Instructions to follow » State only the count of lines in the listing below that hold "from".

3D code data:
▬▬▬▬▬▬▬▬▬▬
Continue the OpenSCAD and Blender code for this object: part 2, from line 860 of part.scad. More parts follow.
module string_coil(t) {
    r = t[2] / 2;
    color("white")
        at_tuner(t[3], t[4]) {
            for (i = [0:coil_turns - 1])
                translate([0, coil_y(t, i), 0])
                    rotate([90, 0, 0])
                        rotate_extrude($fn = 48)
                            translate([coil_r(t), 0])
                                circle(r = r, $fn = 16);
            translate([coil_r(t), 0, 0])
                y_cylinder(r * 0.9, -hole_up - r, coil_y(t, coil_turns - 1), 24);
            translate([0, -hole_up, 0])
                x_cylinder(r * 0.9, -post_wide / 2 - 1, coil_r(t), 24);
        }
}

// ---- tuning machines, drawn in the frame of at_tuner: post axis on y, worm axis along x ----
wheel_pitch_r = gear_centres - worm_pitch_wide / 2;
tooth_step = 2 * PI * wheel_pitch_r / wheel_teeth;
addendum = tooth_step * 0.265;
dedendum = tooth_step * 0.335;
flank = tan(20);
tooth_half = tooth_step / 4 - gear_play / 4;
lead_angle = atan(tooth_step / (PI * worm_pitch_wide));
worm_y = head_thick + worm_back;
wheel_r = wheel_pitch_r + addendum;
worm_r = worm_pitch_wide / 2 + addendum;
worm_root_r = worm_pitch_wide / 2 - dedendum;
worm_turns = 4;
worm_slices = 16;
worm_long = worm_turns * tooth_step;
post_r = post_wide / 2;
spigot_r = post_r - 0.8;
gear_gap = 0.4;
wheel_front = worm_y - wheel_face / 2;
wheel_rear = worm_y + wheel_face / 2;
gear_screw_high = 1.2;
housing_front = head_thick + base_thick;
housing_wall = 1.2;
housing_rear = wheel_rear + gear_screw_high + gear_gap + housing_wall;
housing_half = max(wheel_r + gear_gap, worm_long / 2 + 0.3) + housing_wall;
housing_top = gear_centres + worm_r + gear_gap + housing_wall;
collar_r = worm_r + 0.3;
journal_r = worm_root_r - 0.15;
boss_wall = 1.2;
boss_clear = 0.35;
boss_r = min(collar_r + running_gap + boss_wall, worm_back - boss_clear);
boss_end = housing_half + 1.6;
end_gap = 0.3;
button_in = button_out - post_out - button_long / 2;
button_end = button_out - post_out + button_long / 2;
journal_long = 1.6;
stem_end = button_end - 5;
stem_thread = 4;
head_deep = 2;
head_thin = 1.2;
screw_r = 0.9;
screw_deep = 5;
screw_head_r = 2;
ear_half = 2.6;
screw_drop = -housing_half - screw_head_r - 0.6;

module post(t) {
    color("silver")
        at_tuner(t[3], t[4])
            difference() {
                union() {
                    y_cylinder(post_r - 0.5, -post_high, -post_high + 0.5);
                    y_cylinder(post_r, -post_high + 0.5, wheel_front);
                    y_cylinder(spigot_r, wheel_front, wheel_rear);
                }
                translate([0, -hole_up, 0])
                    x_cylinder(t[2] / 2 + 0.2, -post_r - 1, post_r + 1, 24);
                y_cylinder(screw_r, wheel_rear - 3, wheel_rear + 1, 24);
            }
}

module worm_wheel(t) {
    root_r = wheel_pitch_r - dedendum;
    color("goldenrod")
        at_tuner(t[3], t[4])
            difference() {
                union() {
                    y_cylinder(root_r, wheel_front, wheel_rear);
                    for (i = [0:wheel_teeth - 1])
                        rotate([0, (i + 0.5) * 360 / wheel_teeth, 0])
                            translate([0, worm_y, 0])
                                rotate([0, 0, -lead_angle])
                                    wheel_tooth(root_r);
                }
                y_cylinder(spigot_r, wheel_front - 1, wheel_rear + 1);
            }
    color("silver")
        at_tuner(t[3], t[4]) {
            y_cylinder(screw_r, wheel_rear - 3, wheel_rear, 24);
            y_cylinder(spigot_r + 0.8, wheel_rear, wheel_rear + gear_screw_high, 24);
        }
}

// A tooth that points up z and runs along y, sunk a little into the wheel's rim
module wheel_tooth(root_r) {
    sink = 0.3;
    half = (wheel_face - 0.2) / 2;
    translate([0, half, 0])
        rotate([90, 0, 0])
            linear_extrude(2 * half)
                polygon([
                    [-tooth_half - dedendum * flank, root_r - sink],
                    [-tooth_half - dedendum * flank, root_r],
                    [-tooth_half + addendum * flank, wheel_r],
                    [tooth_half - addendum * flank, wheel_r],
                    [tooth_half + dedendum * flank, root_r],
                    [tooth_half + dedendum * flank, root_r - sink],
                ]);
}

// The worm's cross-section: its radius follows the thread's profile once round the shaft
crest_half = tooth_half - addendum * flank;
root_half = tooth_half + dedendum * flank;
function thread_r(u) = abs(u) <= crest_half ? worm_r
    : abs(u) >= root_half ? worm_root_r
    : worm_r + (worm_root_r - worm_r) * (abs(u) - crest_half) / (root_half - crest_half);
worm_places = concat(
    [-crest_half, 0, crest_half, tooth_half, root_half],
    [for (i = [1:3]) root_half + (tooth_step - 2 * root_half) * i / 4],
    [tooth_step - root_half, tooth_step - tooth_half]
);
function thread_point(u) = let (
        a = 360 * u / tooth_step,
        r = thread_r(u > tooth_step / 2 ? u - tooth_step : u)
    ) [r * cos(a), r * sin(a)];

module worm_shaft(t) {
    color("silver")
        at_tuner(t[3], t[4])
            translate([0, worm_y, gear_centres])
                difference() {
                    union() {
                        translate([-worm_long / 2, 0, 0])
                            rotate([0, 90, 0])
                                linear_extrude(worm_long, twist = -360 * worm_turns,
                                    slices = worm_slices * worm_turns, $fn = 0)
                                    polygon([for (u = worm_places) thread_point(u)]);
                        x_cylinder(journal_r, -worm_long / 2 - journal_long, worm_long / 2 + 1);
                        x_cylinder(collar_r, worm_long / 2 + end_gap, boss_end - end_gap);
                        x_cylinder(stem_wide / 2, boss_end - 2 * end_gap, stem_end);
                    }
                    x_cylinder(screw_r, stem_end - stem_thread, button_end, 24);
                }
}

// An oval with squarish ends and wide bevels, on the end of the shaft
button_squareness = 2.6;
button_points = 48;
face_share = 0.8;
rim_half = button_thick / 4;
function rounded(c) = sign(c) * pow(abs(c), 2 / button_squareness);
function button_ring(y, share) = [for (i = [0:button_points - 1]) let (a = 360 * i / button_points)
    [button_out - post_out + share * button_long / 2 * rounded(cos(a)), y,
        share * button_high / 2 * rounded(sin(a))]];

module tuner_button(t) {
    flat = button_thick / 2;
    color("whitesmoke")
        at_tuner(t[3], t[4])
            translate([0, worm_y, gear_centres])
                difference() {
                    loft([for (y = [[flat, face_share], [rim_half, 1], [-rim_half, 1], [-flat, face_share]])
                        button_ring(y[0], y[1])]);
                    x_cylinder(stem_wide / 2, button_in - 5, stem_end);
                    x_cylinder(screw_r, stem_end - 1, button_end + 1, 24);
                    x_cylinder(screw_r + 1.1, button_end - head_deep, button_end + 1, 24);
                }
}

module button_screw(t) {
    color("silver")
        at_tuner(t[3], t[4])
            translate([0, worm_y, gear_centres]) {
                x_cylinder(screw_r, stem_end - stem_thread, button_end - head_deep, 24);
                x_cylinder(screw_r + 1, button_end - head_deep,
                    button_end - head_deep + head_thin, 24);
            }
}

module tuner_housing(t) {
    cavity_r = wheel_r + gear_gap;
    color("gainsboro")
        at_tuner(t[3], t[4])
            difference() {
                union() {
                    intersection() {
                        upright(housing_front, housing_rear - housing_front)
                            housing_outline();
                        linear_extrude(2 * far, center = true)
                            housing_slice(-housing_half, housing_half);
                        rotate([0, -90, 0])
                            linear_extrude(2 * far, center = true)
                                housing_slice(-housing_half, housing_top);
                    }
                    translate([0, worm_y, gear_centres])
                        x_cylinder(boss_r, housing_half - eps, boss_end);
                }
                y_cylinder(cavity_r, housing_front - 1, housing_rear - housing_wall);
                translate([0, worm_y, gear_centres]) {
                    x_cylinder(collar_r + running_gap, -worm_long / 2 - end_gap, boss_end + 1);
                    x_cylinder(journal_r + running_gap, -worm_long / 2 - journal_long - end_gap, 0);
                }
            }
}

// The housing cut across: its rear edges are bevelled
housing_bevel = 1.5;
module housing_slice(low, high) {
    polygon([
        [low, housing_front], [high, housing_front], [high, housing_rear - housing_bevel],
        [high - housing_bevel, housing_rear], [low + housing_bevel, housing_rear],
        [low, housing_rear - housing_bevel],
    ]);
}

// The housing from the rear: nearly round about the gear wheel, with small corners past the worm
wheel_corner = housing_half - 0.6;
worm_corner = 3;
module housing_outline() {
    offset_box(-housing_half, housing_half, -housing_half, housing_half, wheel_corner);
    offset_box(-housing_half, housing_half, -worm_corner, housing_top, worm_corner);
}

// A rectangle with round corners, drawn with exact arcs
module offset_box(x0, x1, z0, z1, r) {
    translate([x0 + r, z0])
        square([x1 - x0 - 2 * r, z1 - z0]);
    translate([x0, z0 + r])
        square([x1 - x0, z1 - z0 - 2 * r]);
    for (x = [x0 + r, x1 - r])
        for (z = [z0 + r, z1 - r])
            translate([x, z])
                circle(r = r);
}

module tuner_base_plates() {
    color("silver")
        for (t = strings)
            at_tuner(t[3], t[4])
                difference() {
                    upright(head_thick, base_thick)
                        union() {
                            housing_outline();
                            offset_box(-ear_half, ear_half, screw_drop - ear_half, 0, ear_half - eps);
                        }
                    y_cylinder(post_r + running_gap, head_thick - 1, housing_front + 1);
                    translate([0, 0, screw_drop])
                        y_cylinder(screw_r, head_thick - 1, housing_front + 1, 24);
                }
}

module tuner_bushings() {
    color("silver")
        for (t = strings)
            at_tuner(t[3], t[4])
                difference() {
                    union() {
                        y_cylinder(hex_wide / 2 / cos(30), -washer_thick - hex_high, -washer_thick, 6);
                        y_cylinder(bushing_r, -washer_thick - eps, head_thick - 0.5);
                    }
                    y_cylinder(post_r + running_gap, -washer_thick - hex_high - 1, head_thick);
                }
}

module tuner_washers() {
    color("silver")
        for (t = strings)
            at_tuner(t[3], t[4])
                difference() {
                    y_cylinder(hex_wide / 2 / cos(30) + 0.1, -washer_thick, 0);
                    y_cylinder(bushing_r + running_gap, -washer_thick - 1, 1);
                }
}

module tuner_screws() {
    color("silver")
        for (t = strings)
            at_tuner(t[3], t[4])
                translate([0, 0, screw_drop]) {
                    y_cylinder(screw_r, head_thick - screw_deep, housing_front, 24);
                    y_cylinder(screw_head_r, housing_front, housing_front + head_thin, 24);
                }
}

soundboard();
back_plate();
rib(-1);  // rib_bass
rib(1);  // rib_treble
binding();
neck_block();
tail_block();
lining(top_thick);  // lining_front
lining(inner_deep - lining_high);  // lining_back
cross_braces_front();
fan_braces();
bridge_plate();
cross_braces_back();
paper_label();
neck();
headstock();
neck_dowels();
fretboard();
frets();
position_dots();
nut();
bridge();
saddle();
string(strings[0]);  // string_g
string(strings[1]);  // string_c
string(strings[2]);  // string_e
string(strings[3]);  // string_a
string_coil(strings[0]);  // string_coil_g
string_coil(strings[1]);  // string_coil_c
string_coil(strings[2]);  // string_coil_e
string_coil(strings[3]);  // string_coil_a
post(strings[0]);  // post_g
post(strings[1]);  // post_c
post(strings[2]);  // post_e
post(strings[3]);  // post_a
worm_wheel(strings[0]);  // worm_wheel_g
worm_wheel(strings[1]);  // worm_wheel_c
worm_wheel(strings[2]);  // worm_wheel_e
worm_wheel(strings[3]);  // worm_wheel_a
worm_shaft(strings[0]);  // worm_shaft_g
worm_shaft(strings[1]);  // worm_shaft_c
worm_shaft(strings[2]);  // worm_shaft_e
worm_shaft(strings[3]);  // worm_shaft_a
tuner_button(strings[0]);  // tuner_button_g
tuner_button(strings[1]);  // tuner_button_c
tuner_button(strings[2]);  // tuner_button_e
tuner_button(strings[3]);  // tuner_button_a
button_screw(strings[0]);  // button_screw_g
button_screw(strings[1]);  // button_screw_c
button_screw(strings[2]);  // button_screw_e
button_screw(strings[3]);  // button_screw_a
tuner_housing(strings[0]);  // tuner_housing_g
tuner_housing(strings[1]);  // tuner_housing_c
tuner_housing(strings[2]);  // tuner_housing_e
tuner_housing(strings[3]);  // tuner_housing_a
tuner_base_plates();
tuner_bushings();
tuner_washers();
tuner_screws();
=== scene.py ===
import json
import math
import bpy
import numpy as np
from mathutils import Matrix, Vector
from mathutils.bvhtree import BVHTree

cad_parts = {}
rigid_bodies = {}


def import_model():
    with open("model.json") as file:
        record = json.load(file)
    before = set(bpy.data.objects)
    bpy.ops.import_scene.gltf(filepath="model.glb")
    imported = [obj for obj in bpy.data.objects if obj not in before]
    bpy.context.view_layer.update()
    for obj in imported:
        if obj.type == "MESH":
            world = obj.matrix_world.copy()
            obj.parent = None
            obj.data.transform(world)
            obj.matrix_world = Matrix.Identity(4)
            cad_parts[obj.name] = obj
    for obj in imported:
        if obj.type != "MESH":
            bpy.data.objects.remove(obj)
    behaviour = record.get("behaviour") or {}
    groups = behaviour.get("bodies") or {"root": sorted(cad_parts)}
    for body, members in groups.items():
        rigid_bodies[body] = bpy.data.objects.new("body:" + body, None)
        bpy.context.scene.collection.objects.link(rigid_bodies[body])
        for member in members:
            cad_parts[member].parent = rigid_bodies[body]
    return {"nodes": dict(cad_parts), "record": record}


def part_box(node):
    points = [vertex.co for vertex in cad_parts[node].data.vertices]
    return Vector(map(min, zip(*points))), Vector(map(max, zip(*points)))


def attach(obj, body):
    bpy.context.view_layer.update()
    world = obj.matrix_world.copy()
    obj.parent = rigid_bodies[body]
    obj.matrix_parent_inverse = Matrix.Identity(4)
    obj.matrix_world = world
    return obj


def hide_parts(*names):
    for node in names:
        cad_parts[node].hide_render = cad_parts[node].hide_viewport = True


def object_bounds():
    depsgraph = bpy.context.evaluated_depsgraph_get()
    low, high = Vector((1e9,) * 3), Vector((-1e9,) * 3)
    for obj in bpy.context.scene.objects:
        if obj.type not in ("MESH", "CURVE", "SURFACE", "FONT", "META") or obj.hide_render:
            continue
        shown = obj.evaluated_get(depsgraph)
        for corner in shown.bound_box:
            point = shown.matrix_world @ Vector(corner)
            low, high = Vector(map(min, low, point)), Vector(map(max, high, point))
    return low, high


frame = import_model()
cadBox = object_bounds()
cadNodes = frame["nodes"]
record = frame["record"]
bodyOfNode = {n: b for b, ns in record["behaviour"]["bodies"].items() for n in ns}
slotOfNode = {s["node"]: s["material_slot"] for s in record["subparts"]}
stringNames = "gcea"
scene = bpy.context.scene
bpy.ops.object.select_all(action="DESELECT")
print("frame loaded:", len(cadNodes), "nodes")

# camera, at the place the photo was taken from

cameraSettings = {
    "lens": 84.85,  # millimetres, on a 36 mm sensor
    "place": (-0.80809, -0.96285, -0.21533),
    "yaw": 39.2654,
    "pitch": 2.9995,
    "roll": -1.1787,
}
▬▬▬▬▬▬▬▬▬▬
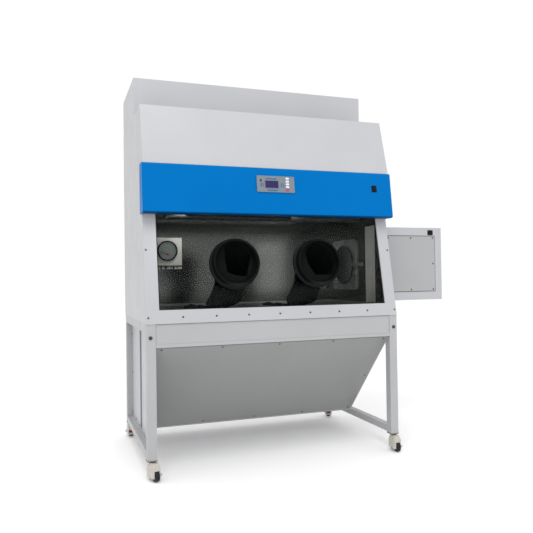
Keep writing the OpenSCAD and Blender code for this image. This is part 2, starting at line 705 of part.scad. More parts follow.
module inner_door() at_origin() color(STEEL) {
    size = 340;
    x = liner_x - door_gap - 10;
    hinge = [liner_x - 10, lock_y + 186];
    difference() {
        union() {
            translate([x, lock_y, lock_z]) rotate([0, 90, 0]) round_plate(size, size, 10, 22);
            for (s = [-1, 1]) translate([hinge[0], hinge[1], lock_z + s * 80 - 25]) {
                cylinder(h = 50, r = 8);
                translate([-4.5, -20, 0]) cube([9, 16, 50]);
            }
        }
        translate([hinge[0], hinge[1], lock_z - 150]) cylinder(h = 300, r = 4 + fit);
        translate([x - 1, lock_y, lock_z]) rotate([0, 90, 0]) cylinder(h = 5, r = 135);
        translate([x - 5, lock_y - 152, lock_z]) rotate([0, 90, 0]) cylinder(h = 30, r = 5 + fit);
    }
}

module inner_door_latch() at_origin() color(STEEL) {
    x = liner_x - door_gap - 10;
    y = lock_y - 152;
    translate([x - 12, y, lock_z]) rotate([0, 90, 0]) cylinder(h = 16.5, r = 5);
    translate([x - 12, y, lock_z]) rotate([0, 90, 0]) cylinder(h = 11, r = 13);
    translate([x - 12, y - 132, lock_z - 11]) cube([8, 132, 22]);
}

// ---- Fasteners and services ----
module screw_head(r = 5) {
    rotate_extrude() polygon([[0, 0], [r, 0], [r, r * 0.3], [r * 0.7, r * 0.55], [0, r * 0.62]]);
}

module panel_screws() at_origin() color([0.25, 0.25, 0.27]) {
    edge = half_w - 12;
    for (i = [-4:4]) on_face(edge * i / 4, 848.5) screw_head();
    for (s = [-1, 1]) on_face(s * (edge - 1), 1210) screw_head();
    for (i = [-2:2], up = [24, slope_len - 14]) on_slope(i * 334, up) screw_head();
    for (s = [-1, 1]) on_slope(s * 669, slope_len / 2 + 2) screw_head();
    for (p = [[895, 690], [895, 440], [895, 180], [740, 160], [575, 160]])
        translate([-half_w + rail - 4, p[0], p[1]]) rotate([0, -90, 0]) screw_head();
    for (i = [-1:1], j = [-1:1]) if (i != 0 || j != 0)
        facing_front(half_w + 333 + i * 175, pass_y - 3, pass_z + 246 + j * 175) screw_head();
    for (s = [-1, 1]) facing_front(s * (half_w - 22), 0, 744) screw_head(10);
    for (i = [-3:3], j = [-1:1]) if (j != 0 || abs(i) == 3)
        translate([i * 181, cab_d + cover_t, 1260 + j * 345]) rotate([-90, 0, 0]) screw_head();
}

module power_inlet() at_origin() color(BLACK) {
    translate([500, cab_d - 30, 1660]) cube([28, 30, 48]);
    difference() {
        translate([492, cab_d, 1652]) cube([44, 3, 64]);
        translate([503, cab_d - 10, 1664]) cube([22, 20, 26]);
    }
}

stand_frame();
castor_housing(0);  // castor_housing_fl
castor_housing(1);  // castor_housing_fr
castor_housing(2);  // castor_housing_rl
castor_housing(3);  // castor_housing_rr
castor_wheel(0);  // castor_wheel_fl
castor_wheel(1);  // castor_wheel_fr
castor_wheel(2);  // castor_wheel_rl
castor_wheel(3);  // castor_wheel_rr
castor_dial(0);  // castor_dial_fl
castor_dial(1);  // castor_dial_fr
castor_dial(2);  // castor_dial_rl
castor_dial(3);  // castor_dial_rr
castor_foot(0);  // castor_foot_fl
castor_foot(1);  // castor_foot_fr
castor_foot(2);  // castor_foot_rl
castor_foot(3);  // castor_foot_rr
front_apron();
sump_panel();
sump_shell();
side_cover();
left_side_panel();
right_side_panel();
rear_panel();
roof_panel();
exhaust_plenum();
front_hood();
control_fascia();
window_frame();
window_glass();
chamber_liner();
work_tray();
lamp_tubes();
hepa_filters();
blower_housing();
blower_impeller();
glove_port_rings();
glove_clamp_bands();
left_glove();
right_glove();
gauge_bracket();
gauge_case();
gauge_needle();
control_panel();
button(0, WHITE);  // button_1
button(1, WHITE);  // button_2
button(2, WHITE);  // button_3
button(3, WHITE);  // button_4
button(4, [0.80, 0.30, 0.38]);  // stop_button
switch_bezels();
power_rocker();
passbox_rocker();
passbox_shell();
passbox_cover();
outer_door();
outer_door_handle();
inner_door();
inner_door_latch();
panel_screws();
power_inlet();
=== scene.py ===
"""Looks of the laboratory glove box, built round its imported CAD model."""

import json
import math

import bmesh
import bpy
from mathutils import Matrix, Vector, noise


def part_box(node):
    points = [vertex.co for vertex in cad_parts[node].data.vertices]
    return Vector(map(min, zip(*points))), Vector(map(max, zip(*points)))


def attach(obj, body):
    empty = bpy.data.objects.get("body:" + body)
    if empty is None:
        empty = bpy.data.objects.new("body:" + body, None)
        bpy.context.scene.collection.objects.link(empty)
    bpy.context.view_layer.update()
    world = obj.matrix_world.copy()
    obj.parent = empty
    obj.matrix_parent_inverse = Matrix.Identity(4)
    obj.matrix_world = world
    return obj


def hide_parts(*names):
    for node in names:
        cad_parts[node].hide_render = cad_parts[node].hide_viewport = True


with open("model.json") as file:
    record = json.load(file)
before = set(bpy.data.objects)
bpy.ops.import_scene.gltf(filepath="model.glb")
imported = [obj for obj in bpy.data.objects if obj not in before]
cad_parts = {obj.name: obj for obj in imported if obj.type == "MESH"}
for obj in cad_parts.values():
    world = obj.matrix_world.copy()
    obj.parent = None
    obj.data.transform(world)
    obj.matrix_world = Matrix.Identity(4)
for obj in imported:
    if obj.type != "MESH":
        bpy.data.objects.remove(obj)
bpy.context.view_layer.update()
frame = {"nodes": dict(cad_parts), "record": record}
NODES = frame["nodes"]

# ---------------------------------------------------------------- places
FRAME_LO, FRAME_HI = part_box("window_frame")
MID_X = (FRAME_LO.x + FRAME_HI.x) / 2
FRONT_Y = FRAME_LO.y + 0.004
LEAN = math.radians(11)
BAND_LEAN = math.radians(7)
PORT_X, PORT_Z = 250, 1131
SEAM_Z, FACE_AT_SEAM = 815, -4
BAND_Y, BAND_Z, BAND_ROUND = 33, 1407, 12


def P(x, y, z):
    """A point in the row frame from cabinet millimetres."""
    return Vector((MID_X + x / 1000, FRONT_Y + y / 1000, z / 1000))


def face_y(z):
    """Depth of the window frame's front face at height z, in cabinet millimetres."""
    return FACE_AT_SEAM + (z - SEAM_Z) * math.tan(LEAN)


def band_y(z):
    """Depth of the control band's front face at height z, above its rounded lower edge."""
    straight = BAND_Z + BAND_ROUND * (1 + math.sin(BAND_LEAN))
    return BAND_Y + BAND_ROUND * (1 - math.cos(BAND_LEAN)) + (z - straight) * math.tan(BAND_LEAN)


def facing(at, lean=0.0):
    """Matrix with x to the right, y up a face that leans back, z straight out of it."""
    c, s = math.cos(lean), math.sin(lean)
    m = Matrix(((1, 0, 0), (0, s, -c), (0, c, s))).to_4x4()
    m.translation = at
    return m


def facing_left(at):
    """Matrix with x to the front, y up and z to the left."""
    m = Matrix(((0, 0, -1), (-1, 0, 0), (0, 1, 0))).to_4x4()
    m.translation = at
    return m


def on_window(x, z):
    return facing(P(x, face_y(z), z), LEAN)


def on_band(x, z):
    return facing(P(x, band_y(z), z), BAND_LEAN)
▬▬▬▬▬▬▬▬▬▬
Complete answer » 7